Higher settings do make a difference, so does higher framerates and resolutions. With the help of DLSS/XeSS to up the performance deflict. Ray tracing's a big one, but certainly not the only one, in special as the generation moves on. Raster performance is still important and is going to be for a while.
 
$3000 MSRP for 4090 should do the trick.

And, while I'm here, I just don't get the power consumption and performance numbers being rumoured, Samsung 8nm to TSMC 5 (or 4) should be a massive boon for performance and power consumption.

It'll be interesting to see if the newer GDDR6X speeds reduce power consumption, too.
 
And, while I'm here, I just don't get the power consumption and performance numbers being rumoured, Samsung 8nm to TSMC 5 (or 4) should be a massive boon for performance and power consumption.

It'll be interesting to see if the newer GDDR6X speeds reduce power consumption, too.

I was looking at H100 numbers and wondering the same thing. Using H100 as a proxy for AD102 the density increase is ~2.2x going from Samsung 8nm to TSMC 4nm.

AD102 rumors point to a 1.7x increase in SMs and a 16x increase in L2 cache from GA102. Add a bit more for architectural improvements and higher clocks and it sorta makes sense. 600w for 60 billion transistors at high clocks + 24GB GDDR6X isn’t that surprising given the flattening power scaling curve. H100 is 700w for 80 billion transistors and probably much lower clocks with HBM.

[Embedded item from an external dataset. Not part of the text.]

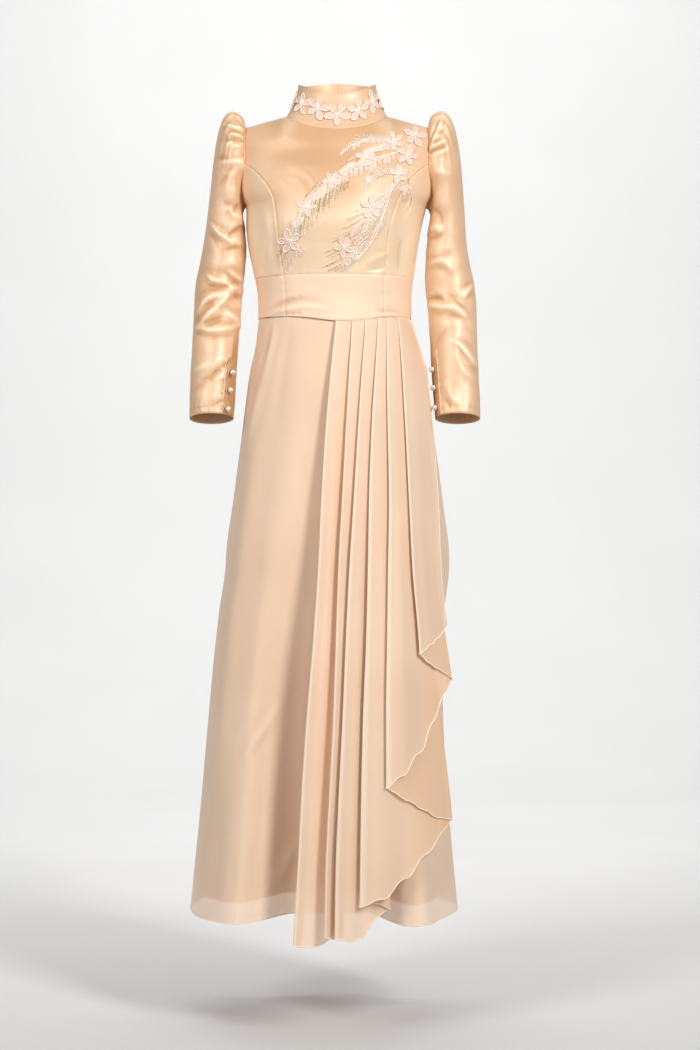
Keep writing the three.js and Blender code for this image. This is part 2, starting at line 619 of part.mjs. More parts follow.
function overskirtDrape() {
  const layers = [];
  for (let k = 0; k <= PLEATS; k += 1) {
    if (k > 0) layers.push(['face', k, steps(k > 2 ? 4 : 2)]);
    if (k < PLEATS) layers.push(['under', k, steps(k > 2 ? 2 : 1).reverse()]);
  }
  const column = (kind, k, share) => {
    const hem = cascadeHem(kind, k, share);
    return DRAPE_ROWS.map((v) => {
      const place = drapePoint(kind, k, share, BAND_BOTTOM);
      const angle = Math.asin(Math.min(1, Math.max(-1, (place.x - WAIST.middle) / WAIST.half))) / RAD;
      return drapePoint(kind, k, share, mix(bandBottom(angle) - SEAM, hem, v));
    });
  };
  const columns = [];
  layers.forEach(([kind, k, shares], n) => {
    shares.forEach((share) => columns.push(column(kind, k, share)));
    if (n === layers.length - 1) return;
    const [nextKind, nextK, nextShares] = layers[n + 1];
    const before = columns[columns.length - 1];
    const after = column(nextKind, nextK, nextShares[0]);
    const outward = kind === 'face' ? 1 : -1; // which way the fold turns
    columns.push(
      before.map((point, j) => {
        const middle = point.clone().add(after[j]).multiplyScalar(0.5);
        return middle.setX(middle.x + (outward * profile(OVERSKIRT, 'turn', middle.z)) / 2);
      }),
    );
  });
  const normals = columns.map((points, i) =>
    points.map((point, j) => {
      const across = columns[Math.min(i + 1, columns.length - 1)][j]
        .clone()
        .sub(columns[Math.max(i - 1, 0)][j]);
      const down = points[Math.min(j + 1, points.length - 1)].clone().sub(points[Math.max(j - 1, 0)]);
      return down.cross(across).normalize();
    }),
  );
  const offset = (amount) =>
    columns.map((points, i) => points.map((p, j) => p.clone().addScaledVector(normals[i][j], amount)));
  return wall('overskirt_drape', offset(CHIFFON / 2), offset(-CHIFFON / 2), chiffonOf());
}

// ---------------------------------------------------------------- sleeves
const firstRing = SLEEVE[0];
const SLEEVE_LENGTH = SLEEVE[SLEEVE.length - 1].s;
const HEAD_RUN = 90; // length over which the sleeve leaves the armhole's curve
const LEAN = { '-1': 5, 1: -3 }; // how much further out each forearm hangs than the mean

// Distance from a point to a segment, all in (degrees scaled to mm, mm).
function toSegment(px, py, ax, ay, bx, by) {
  const [dx, dy] = [bx - ax, by - ay];
  const t = Math.min(1, Math.max(0, ((px - ax) * dx + (py - ay) * dy) / (dx * dx + dy * dy)));
  return Math.hypot(px - ax - t * dx, py - ay - t * dy);
}
const ARC = 0.72; // mm of sleeve for each degree round it

function sleeveFolds(side, turn, s) {
  let height = 0;
  SLEEVE_FOLDS.filter((fold) => fold.side === side).forEach((fold) => {
    const away = toSegment(turn * ARC, s, fold.angle1 * ARC, fold.s1, fold.angle2 * ARC, fold.s2);
    height += fold.height * Math.exp(-((away / fold.width) ** 2));
  });
  return height;
}

// A point of the sleeve: turn 0 is the top (outer) line, 90 the front, 180 the underarm line.
function sleevePoint(side, turn, s) {
  const at = (key) => profile(SLEEVE, key, s);
  const [cosine, sine] = [Math.cos(turn * RAD), Math.sin(turn * RAD)];
  const lean = LEAN[side] * smooth(110, 320, s);
  const [middleX, middleZ] = [mix(at('outX'), at('inX'), 0.5), mix(at('outZ'), at('inZ'), 0.5)];
  const centre = new THREE.Vector3(middleX + lean, 0, middleZ);
  const arm = new THREE.Vector3((at('outX') - at('inX')) / 2, 0, (at('outZ') - at('inZ')) / 2);
  const middle = (at('back') - at('front')) / 2;
  const depth = (at('back') + at('front')) / 2;
  const spread = new THREE.Vector3(0, middle - depth * sine, Math.tan(at('tilt') * RAD) * depth * sine);
  const point = centre.addScaledVector(arm, cosine).add(spread);
  const height = armholeHeight(turn);
  const angle = armholeAngle(height);
  const seam = torso.point(side * (sine >= 0 ? angle : 180 - angle), height);
  seam.x = side * seam.x + SEAM;
  const blend = (1 - smooth(0, HEAD_RUN, s)) ** 1.5;
  const shape = new THREE.Vector3(
    seam.x - firstRing.inX,
    seam.y - (firstRing.back - firstRing.front - (firstRing.back + firstRing.front) * sine) / 2,
    seam.z - height,
  );
  point.addScaledVector(shape, blend);
  const fromTop = turn > 180 ? 360 - turn : turn;
  const wave = fromTop < GATHER_ARC ? -Math.cos((fromTop / GATHER_ARC) * GATHERS * 2 * Math.PI) : 0;
  const raise = at('gather') * (wave + 0.35) + sleeveFolds(side, turn, s) * smooth(0, 40, s);
  const radial = new THREE.Vector3(cosine * arm.x, -depth * sine, cosine * arm.z).normalize();
  point.addScaledVector(radial, raise);
  point.x *= side;
  return point;
}

const SLEEVE_TURNS = [...FRONT_TURN, ...FRONT_TURN.slice(1, -1).reverse().map((turn) => 360 - turn)];

function sleeveNormal(side, turn, s) {
  const across = sleevePoint(side, turn + 2, s).sub(sleevePoint(side, turn - 2, s));
  const [above, below] = [Math.max(0, s - 4), Math.min(SLEEVE_LENGTH, s + 4)];
  const down = sleevePoint(side, turn, below).sub(sleevePoint(side, turn, above));
  return down.cross(across).multiplyScalar(-side).normalize();
}

function sleeve(side, name) {
  const outer = SLEEVE_TURNS.map((turn) => SLEEVE.map(({ s }) => sleevePoint(side, turn, s)));
  const inner = outer.map((column, i) =>
    column.map((point, j) =>
      point.clone().addScaledVector(sleeveNormal(side, SLEEVE_TURNS[i], SLEEVE[j].s), -SATIN),
    ),
  );
  return wall(name, outer, inner, satinOf(), true);
}

function placket(side, name) {
  const pearls = PEARLS.filter((pearl) => pearl.side === side);
  const layer = (lift) =>
    steps(2).map((u) =>
      steps(6).map((v) => {
        const s = mix(PLACKET.from, PLACKET.to, v);
        const centre = mix(pearls[0].angle, pearls[2].angle, v);
        const turn = centre + mix(-PLACKET.halfAngle, PLACKET.halfAngle, u);
        return sleevePoint(side, turn, s).addScaledVector(sleeveNormal(side, turn, s), lift);
      }),
    );
  return wall(name, layer(APPLIQUE_LIFT + CHIFFON), layer(APPLIQUE_LIFT), satinOf());
}

function pearl({ side, number, s, angle }) {
  const lift = APPLIQUE_LIFT + CHIFFON + SEAM + PEARL_RADIUS;
  const mesh = new THREE.Mesh(new THREE.SphereGeometry(PEARL_RADIUS, 8, 6), pearlOf());
  mesh.name = `cuff_pearl_${side > 0 ? 'left' : 'right'}_${number}`;
  mesh.position.copy(sleevePoint(side, angle, s).addScaledVector(sleeveNormal(side, angle, s), lift));
  return mesh;
}

// ---------------------------------------------------------------- applique
const RIM = 10; // points round a flower, tip and hollow by turns

// A five-petal flower laid on a surface; spot maps flat (right, up) offsets to [point, normal].
function flower(name, spot, radius, turn) {
  const ring = (share, lift) =>
    steps(RIM).slice(1).map((t, i) => {
      const reach = radius * share * (i % 2 ? 1 : 0.5);
      const angle = t * 2 * Math.PI + turn * RAD;
      const [point, normal] = spot(reach * Math.cos(angle), reach * Math.sin(angle));
      return point.addScaledVector(normal, lift);
    });
  const centre = (lift) => {
    const [point, normal] = spot(0, 0);
    return point.addScaledVector(normal, lift);
  };
  const low = APPLIQUE_LIFT;
  const high = APPLIQUE_LIFT + APPLIQUE;
  const vertices = [centre(high), ...ring(0.5, high + 0.3), ...ring(1, high), centre(low)];
  vertices.push(...ring(0.5, low), ...ring(1, low));
  const half = 2 * RIM + 1;
  const index = [];
  for (let i = 0; i < RIM; i += 1) {
    const next = (i + 1) % RIM;
    const [a, b, c, d] = [1 + i, 1 + next, 1 + RIM + next, 1 + RIM + i];
    index.push(0, a, b, a, d, c, a, c, b);
    index.push(half, half + b, half + a, half + a, half + c, half + d, half + a, half + b, half + c);
    index.push(d, half + d, half + c, d, half + c, c);
  }
  return solid(name, vertices, index, appliqueOf());
}

// Offsets on the front of the bodice: right and up from a place in the front view.
const onBodice = (x0, z0) => (right, up) => {
  const z = z0 + up;
  const sine = (x0 + right - profile(TORSO, 'middle', z)) / profile(TORSO, 'half', z);
  const angle = Math.asin(sine) / RAD;
  return [torso.point(angle, z), torso.normal(angle, z)];
};
const onCollar = (angle, height) => (right, up) => {
  const spot = [angle + right / COLLAR_RADIUS / RAD, height + up / COLLAR_HEIGHT];
  return [collar.point(...spot), collar.normal(...spot)];
};

function spray({ x1, z1, x2, z2, bow, width }, i) {
  const spine = new THREE.QuadraticBezierCurve(
    new THREE.Vector2(x1, z1),
    new THREE.Vector2((x1 + x2) / 2 + bow, (z1 + z2) / 2 + bow),
    new THREE.Vector2(x2, z2),
  );
  const layer = (lift) =>
    [-0.5, 0, 0.5].map((u) =>
      steps(4).map((t) => {
        const side = spine.getTangent(t).rotateAround(new THREE.Vector2(), Math.PI / 2);
        const half = u * width * (0.25 + 0.75 * Math.sin(Math.PI * t));
        const place = spine.getPoint(t).addScaledVector(side, half);
        const [point, normal] = onBodice(place.x, place.y)(0, 0);
        return point.addScaledVector(normal, lift);
      }),
    );
  return wall(`bodice_spray_${i + 1}`, layer(APPLIQUE_LIFT + APPLIQUE), layer(APPLIQUE_LIFT), appliqueOf());
}

// ---------------------------------------------------------------- assembly
const gown = new THREE.Group();
const seamAngle = princessAngle(BAND_TOP);
gown.add(
  collarStrip(),
  bodiceFrontCenter(),
  bodiceSideFront(1, 'bodice_side_front_left'),
  bodiceSideFront(-1, 'bodice_side_front_right'),
  bodiceBack(1, 'bodice_back_left'),
  bodiceBack(-1, 'bodice_back_right'),
  waistband('waistband_front', -seamAngle, seamAngle, 10),
  waistband('waistband_side_left', seamAngle, 90, 6),
  waistband('waistband_side_right', -90, -seamAngle, 6),
  waistband('waistband_back_left', 90, 180, 6),
  waistband('waistband_back_right', -180, -90, 6),
  skirtPanel('skirt_front', -90, 90),
  skirtPanel('skirt_back_left', 90, 180),
  skirtPanel('skirt_back_right', -180, -90),
  skirtLining(),
  overskirtDrape(),
);
[[1, 'left'], [-1, 'right']].forEach(([side, word]) => {
  gown.add(sleeve(side, `sleeve_${word}`), placket(side, `cuff_placket_${word}`));
});
PEARLS.forEach((entry) => gown.add(pearl(entry)));
COLLAR_FLOWERS.forEach(({ angle, height, radius, turn }, i) => {
  gown.add(flower(`collar_flower_${i + 1}`, onCollar(angle, height), radius, turn));
});
BODICE_FLOWERS.forEach(({ x, z, radius, turn }, i) => {
  gown.add(flower(`bodice_flower_${i + 1}`, onBodice(x, z), radius, turn));
});
SPRAYS.forEach((entry, i) => gown.add(spray(entry, i)));

export default gown;
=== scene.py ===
import math

import bpy
import numpy as np
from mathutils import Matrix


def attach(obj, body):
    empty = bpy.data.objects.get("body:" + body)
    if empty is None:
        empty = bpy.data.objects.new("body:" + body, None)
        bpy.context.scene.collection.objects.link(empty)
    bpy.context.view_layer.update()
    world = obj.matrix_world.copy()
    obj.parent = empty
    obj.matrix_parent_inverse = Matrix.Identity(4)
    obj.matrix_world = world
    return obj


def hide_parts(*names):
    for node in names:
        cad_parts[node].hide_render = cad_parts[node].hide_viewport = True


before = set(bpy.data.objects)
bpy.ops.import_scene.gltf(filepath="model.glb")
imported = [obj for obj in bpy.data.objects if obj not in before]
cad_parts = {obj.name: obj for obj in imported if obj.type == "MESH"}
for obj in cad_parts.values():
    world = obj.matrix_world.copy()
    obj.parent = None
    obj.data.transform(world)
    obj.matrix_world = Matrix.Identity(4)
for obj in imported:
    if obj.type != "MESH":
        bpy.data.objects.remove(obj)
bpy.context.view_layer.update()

MM = 0.001
RAD = math.pi / 180

# ---------------------------------------------------------------- driving dimensions (mm)
SEAM = 0.3
NECK_HALF, NECK_DROP_FRONT, NECK_DROP_BACK, NAPE_RISE = 86, 32, 14, 20
SHOULDER_DROP, SHOULDER_RUN = 17, 68
ARMHOLE_MIDDLE, ARMHOLE_HALF = -85, 68
UNDERARM = ARMHOLE_MIDDLE - ARMHOLE_HALF
BAND_TOP, BAND_BOTTOM = -275, -343
DIP_DEPTH, DIP_AT, DIP_SPREAD = 11, 8, 28
HEM, LINING_HEM, LINING_INSET = -1340, -1306, 6
OVERSKIRT_RETURN, PLEATS = 16, 6
GATHERS, GATHER_ARC = 4, 75
SLEEVE_LENGTH = 568
PEARL_RADIUS = 5
FLOOR_Z = -1520
COLLAR_HALF, COLLAR_FRONT, COLLAR_BACK = 66, 62, 60
COLLAR_TOP_SIDE, COLLAR_TOP_FRONT, COLLAR_TOP_BACK = 55, 29, 69
SLEEVE_LEAN = {-1: 5, 1: -3}
SATIN_WALL, COLLAR_WALL, PLACKET_WALL = 0.9, 1.3, 0.8
CUFF_STITCHES = 556

# Cloth in a degree of the skirt and of a sleeve; the collar's mean radius and height, for its flowers.
SKIRT_ARC, SLEEVE_ARC = 2.2, 0.72
COLLAR_RADIUS, COLLAR_RISE = 72, 62
# The even grid on which the bodice front is kept for the embroidery.
MAP_X, MAP_Z, MAP_COLUMNS, MAP_ROWS = (-152, 152), (-277, -15), 204, 176
BLUR_PASSES = 8
SKEW = (0.31, -0.87, 0.38)  # a direction that no thread follows, to set out a tube's rings



def table(names, *rows):
    """Named columns, sorted by the first one."""
    rows = sorted(rows)
    return {name: np.array([row[i] for row in rows], float) for i, name in enumerate(names.split())}


def records(names, *rows):
    """A list of rows, each a dict with the given names."""
    return [dict(zip(names.split(), row)) for row in rows]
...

I would expect at least 2x performance for all of that though.
 
Also, don’t the AMD rumors say 500W for even more transistors, cache, perf (and higher clocks, IIRC 2.5GHz vs 2.2) spread across multiple dies? Maybe the higher power numbers on the NV side come from having to up the clocks far into the non-linear part of the perf/power curve so that they can compete with a multi-die solution performance wise? Or AMD knocked it out of the park on the physical design for this upcoming gen?